── Data to use ──
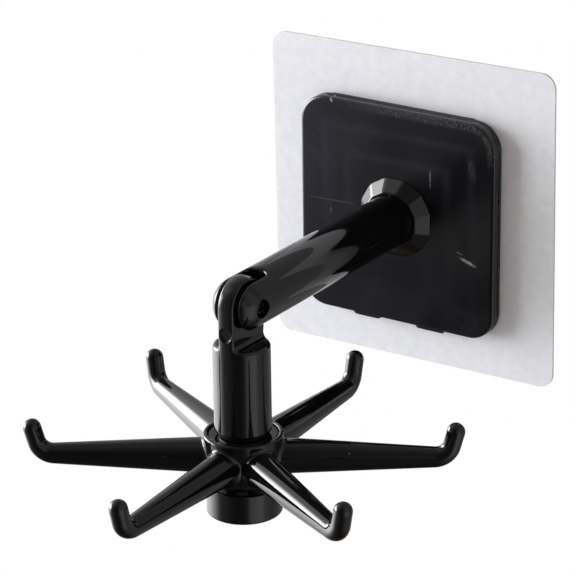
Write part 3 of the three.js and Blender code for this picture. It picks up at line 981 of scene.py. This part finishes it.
def with_sparkle(tree, place, axes, colour):
    """The colour with fine sparkle along the rim."""
    straight = (plate_half - PLATE_CORNER) * METRES_PER_MM
    squares = []
    for axis in ("X", "Z"):
        past = math_node(tree, "SUBTRACT", math_node(tree, "ABSOLUTE", axes[axis]), straight)
        past = math_node(tree, "MAXIMUM", 0.0, past)
        squares.append(math_node(tree, "MULTIPLY", past, past))
    from_centre = math_node(tree, "SQRT", math_node(tree, "ADD", *squares))
    on_rim = ramp(tree, from_centre, PLATE_CORNER - RIM_BAND_MM, PLATE_CORNER - RIM_BAND_MM / 2)
    band = math_node(tree, "MULTIPLY", on_rim, over_face(tree, axes, *SPARKLE_SPAN))
    glitter = noise(tree, place, SPARKLE_MM, detail=1.0)
    glint = spread(tree, glitter, 0, SPARKLE_STRENGTH, *SPARKLE_NOISE)
    return blended(tree, math_node(tree, "MULTIPLY", band, glint), colour, linear(SPARKLE_COLOUR))


def with_marks(tree, place, grain, colour):
    """The colour with all the light marks, broken up by the grain."""
    worn = 0.0
    for start, end, width, lightness in MARKS:
        worn = math_node(tree, "MULTIPLY_ADD", on_mark(tree, place, start, end, width), lightness, worn)
    broken = math_node(tree, "MULTIPLY", worn, math_node(tree, "MULTIPLY_ADD", grain, *MARK_BREAKS))
    return blended(tree, broken, colour, linear(MARK_COLOUR))


# %% [markdown]
# The layers go on in the order in which they came to the real plate: the plastic with its dust, the
# lines over the ribs, the rim's sparkle, the marks and last the glue. The grain is also a bump, as
# fine as the hand can feel.

# %% Satin black ABS
GRAIN_MM = 0.7
GRAIN_BUMP = (0.3, 0.04)
SATIN_ROUGHNESS = (0.22, 0.3)


def satin_abs():
    material, tree, shader = new_material("satin_black_abs", IOR=ABS_IOR, Metallic=0.0)
    place = object_place(tree)
    axes = add_node(tree, "ShaderNodeSeparateXYZ", {"Vector": place}).outputs
    haze = noise(tree, place, HAZE_MM, detail=4.0)
    grain = noise(tree, place, GRAIN_MM)
    colour = dusty_colour(tree, place, axes, haze)
    colour = with_rib_lines(tree, axes, colour)
    colour = with_sparkle(tree, place, axes, colour)
    colour = with_marks(tree, place, grain, colour)
    colour = with_glue(tree, place, colour)
    connect(tree, shader, Base_Color=colour, Roughness=spread(tree, haze, *SATIN_ROUGHNESS))
    add_bump(tree, shader, grain, *GRAIN_BUMP)
    return material


satin_black = satin_abs()
for piece in (cover, backing):
    piece.data.materials.append(satin_black)
print("satin ABS with", len(MARKS), "marks on the plates")


# %% [markdown]
# The film is clear PET with a frosted face, over a soft clear adhesive. Frosting scatters light, so
# the sheet looks milky, with a faint mottle of a few millimetres where the adhesive has wetted the
# wall unevenly. A little see-through is left, which shows from behind.

# %% Frosted film and adhesive
PET_IOR = 1.5
MOTTLE_MM = 3
FROST_MM = 0.6
FROST_BUMP = (0.2, 0.03)
FROST_ROUGHNESS = 0.55


def frosted(name, pale, dim, see_through):
    material, tree, shader = new_material(
        name, IOR=PET_IOR, Roughness=FROST_ROUGHNESS, Alpha=1 - see_through
    )
    place = object_place(tree)
    mottle = spread(tree, noise(tree, place, MOTTLE_MM, detail=5.0, roughness=0.7), 0, 1)
    connect(tree, shader, Base_Color=blended(tree, mottle, linear(dim), linear(pale)))
    add_bump(tree, shader, noise(tree, place, FROST_MM), *FROST_BUMP)
    return material


def dress(node, material):
    """Gives a carried-over CAD node its material."""
    slots = frame["nodes"][node].data.materials
    slots.clear()
    slots.append(material)
    print(node, "is", material.name)


dress("sticker_film", frosted("frosted_pet_film", "#e9eaee", "#dddee3", 0.25))
dress("sticker_adhesive", frosted("clear_acrylic_adhesive", "#eceded", "#dfe1e1", 0.35))


# %% [markdown]
# The small hardware is real metal and nylon. Zinc plating is a bright grey with a slight blue cast
# and fine turning marks. The hinge screw is black oxide, which is dark and a little oily. Natural
# nylon is a soft off-white.

# %% Fastener metals and nylon
TURNING_MARK_MM = 0.3
TURNING_UNEVEN = 0.08
NYLON_IOR = 1.53
NYLON_ROUGHNESS = 0.45


def metal(name, base, mark, roughness):
    material, tree, shader = new_material(name, Metallic=1.0)
    turning = noise(tree, object_place(tree), TURNING_MARK_MM, detail=3.0)
    rough = spread(
        tree, turning, roughness - TURNING_UNEVEN, roughness + TURNING_UNEVEN, start=0, end=1
    )
    tint = blended(tree, turning, linear(base), linear(mark))
    connect(tree, shader, Base_Color=tint, Roughness=rough)
    return material


def nylon_material():
    material, tree, shader = new_material("natural_nylon", IOR=NYLON_IOR, Roughness=NYLON_ROUGHNESS)
    cloud = noise(tree, object_place(tree), HAZE_MM)
    connect(tree, shader, Base_Color=blended(tree, cloud, linear("#d5d1c4"), linear("#e6e3da")))
    return material


zinc = metal("zinc_plated_steel", "#b9bcc0", "#8d8f92", 0.32)
black_oxide = metal("black_oxide_steel", "#1a1a1c", "#232326", 0.35)
nylon = nylon_material()
for node in ("arm_screw", "arm_screw_washer", "hinge_nut", "wheel_screw", "wheel_washer"):
    dress(node, zinc)
dress("hinge_screw", black_oxide)
for node in ("hinge_washer_left", "hinge_washer_right"):
    dress(node, nylon)


# %% [markdown]
# Light decides how black gloss reads, and it comes in two parts. The first is two plain lamps far to
# the left, level with the rack, in the place of a tall window and the pane beside it. They light
# what scatters, such as the film and the dust, and cast the soft shade that lies on the film to the
# right of the plate. Gloss doesn't see them.

# %% Place the lamps
LAMP_AIM = (0, -0.1, 0)
LAMP_COLOUR = "#f7faff"

# Place (x, y, z) and size (across, up) in metres, and power in watts.
LAMPS = {
    "window": ((-2.0, -0.78, 0.03), (1.1, 1.9), 101),
    "side_pane": ((-2.0, -0.3, 0.03), (0.5, 1.6), 68),
}

for name, (place, (across, up), power) in LAMPS.items():
    data = bpy.data.lights.new(name, "AREA")
    data.shape = "RECTANGLE"
    data.size, data.size_y = across, up
    data.energy = power
    data.color = linear(LAMP_COLOUR)[:3]
    lamp = bpy.data.objects.new(name, data)
    lamp.location = place
    lamp.rotation_euler = (Vector(LAMP_AIM) - Vector(place)).to_track_quat("-Z", "Y").to_euler()
    lamp.visible_glossy = False
    bpy.context.scene.collection.objects.link(lamp)
    print(name, "lamp of", power, "W")


# %% [markdown]
# Gloss needs more than lamps: it mirrors the whole room. So for glossy rays the world is a dark room
# with soft patches of light in it, each given by the directions that it spans. The window is the
# bright one. The veil over it, its sill and the wall round it are dimmer, the right half of the
# room is a dull grey, and what is below is brown and nearly dark.
#
# The background in the picture is white because the world is white to the camera alone.

# %% Light the room that gloss mirrors
ROOM_DIFFUSE = 0.39
ROOM_DARK = 0.062
GROUND_SPAN = (-38, -62)
GROUND_TINT = "#ffdfc4"
DIFFUSE_TINT = "#fff4ea"

# Azimuth from and to, elevation from and to, softness of the edges (all in degrees), strength.
# Azimuth 0 looks straight out from the wall, and -90 looks left along it.
GLOWS = {
    "window": (-103, -56, -5, 22, 8, 12),
    "window_veil": (-103, -54, -26, 18, 15, 2.4),
    "sill": (-138, -68, -37, -7, 20, 1.65),
    "window_head": (-76, -42, 36, 60, 12, 0.35),
    "left_wall": (-129, -61, -12, 46, 26, 1.25),
    "lit_wall": (-218, -24, -44, 52, 33, 0.27),
    "right_wall": (45, 191, -60, 103, 22, 0.25),
    "right_panel": (72, 112, -62, 60, 16, 0.2),
    "right_door": (49, 94, -45, 5, 9, 0.5),
    "door_frame": (38, 58, 6, 30, 8, 0.26),
    "ceiling": (-216, 27, 56, 108, 38, 0.27),
}


def soft_step(tree, angle, start, end):
    """Zero where the angle is at the start, one where it reaches the end."""
    return add_node(tree, "ShaderNodeMapRange", {
        "Value": angle, "From Min": math.radians(start), "From Max": math.radians(end),
    }, interpolation_type="SMOOTHSTEP").outputs["Result"]


def soft_band(tree, angle, low, high, soft):
    """One between two angles, with soft edges."""
    rise = soft_step(tree, angle, low - soft, low + soft)
    return math_node(tree, "MULTIPLY", rise, soft_step(tree, angle, high + soft, high - soft))


world = bpy.data.worlds.new("pale_room")
bpy.context.scene.world = world
world.use_nodes = True
sky = world.node_tree
heading = add_node(sky, "ShaderNodeTexCoord").outputs["Generated"]
ways = add_node(sky, "ShaderNodeSeparateXYZ", {"Vector": heading}).outputs
azimuth = math_node(sky, "ARCTAN2", ways["X"], math_node(sky, "MULTIPLY", ways["Y"], -1.0))
elevation = math_node(sky, "ARCSINE", ways["Z"])

room = ROOM_DARK
for left, right, low, high, soft, strength in GLOWS.values():
    sides = soft_band(sky, azimuth, left, right, soft)
    patch = math_node(sky, "MULTIPLY", sides, soft_band(sky, elevation, low, high, soft))
    room = math_node(sky, "MULTIPLY_ADD", patch, strength, room)
print(len(GLOWS), "patches of light in the room")


# %% [markdown]
# Light Path tells the kinds of ray apart. Glossy rays get the room, rays that scatter get one even
# level with a warm tint, and the camera gets white.

# %% Give each kind of ray its world
rays = add_node(sky, "ShaderNodeLightPath").outputs
level = add_node(sky, "ShaderNodeMix", {
    "Factor": rays["Is Glossy Ray"], "A": ROOM_DIFFUSE, "B": room,
}, data_type="FLOAT")
shown = add_node(sky, "ShaderNodeMix", {
    "Factor": rays["Is Camera Ray"], "A": level.outputs["Result"], "B": 1.0,
}, data_type="FLOAT")
ground = math_node(sky, "MULTIPLY", soft_step(sky, elevation, *GROUND_SPAN), rays["Is Glossy Ray"])
tint = blended(sky, ground, linear("#ffffff"), linear(GROUND_TINT))
tint = blended(sky, rays["Is Diffuse Ray"], tint, linear(DIFFUSE_TINT))
sky.links.new(shown.outputs["Result"], sky.nodes["Background"].inputs["Strength"])
sky.links.new(tint, sky.nodes["Background"].inputs["Color"])

bpy.context.scene.view_settings.view_transform = "Standard"
print(world.name, "has", len(sky.nodes), "nodes")


# %% [markdown]
# The floor is a pale plane well below the rack, out of the picture's frame.

# %% Floor
FLOOR_DROP_M = 0.45
FLOOR_CORNERS_M = [(-1.5, -1.6), (1.5, -1.6), (1.5, 0.02), (-1.5, 0.02)]

floor_mesh = bpy.data.meshes.new("pale_floor")
floor_mesh.from_pydata([(x, y, -FLOOR_DROP_M) for x, y in FLOOR_CORNERS_M], [], [(0, 1, 2, 3)])
floor = bpy.data.objects.new("pale_floor", floor_mesh)
bpy.context.scene.collection.objects.link(floor)
floor_material, _, _ = new_material("pale_floor", Base_Color=linear("#e6e5e2"), Roughness=0.8)
floor_mesh.materials.append(floor_material)
floor.visible_glossy = False
print("floor", FLOOR_DROP_M, "m below the arm")
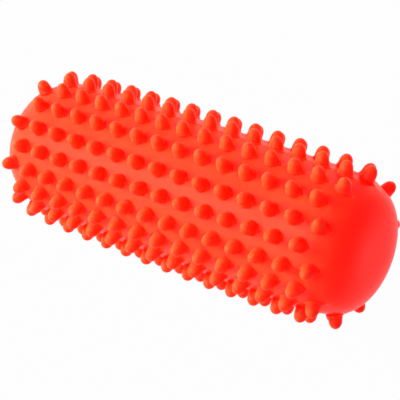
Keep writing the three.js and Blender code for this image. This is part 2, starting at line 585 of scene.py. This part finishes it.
───
◆ **What needs to be done**:
In this exercise, copy only the lines from the opening line of the material through the line where "glint), colour, linear(SPARKLE_COLOUR))" appears.

◆ **Complete output**:
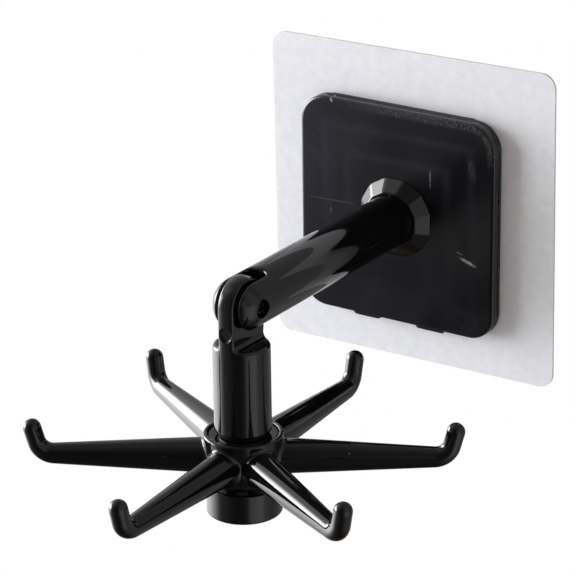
Write part 3 of the three.js and Blender code for this picture. It picks up at line 981 of scene.py. This part finishes it.
def with_sparkle(tree, place, axes, colour):
    """The colour with fine sparkle along the rim."""
    straight = (plate_half - PLATE_CORNER) * METRES_PER_MM
    squares = []
    for axis in ("X", "Z"):
        past = math_node(tree, "SUBTRACT", math_node(tree, "ABSOLUTE", axes[axis]), straight)
        past = math_node(tree, "MAXIMUM", 0.0, past)
        squares.append(math_node(tree, "MULTIPLY", past, past))
    from_centre = math_node(tree, "SQRT", math_node(tree, "ADD", *squares))
    on_rim = ramp(tree, from_centre, PLATE_CORNER - RIM_BAND_MM, PLATE_CORNER - RIM_BAND_MM / 2)
    band = math_node(tree, "MULTIPLY", on_rim, over_face(tree, axes, *SPARKLE_SPAN))
    glitter = noise(tree, place, SPARKLE_MM, detail=1.0)
    glint = spread(tree, glitter, 0, SPARKLE_STRENGTH, *SPARKLE_NOISE)
    return blended(tree, math_node(tree, "MULTIPLY", band, glint), colour, linear(SPARKLE_COLOUR))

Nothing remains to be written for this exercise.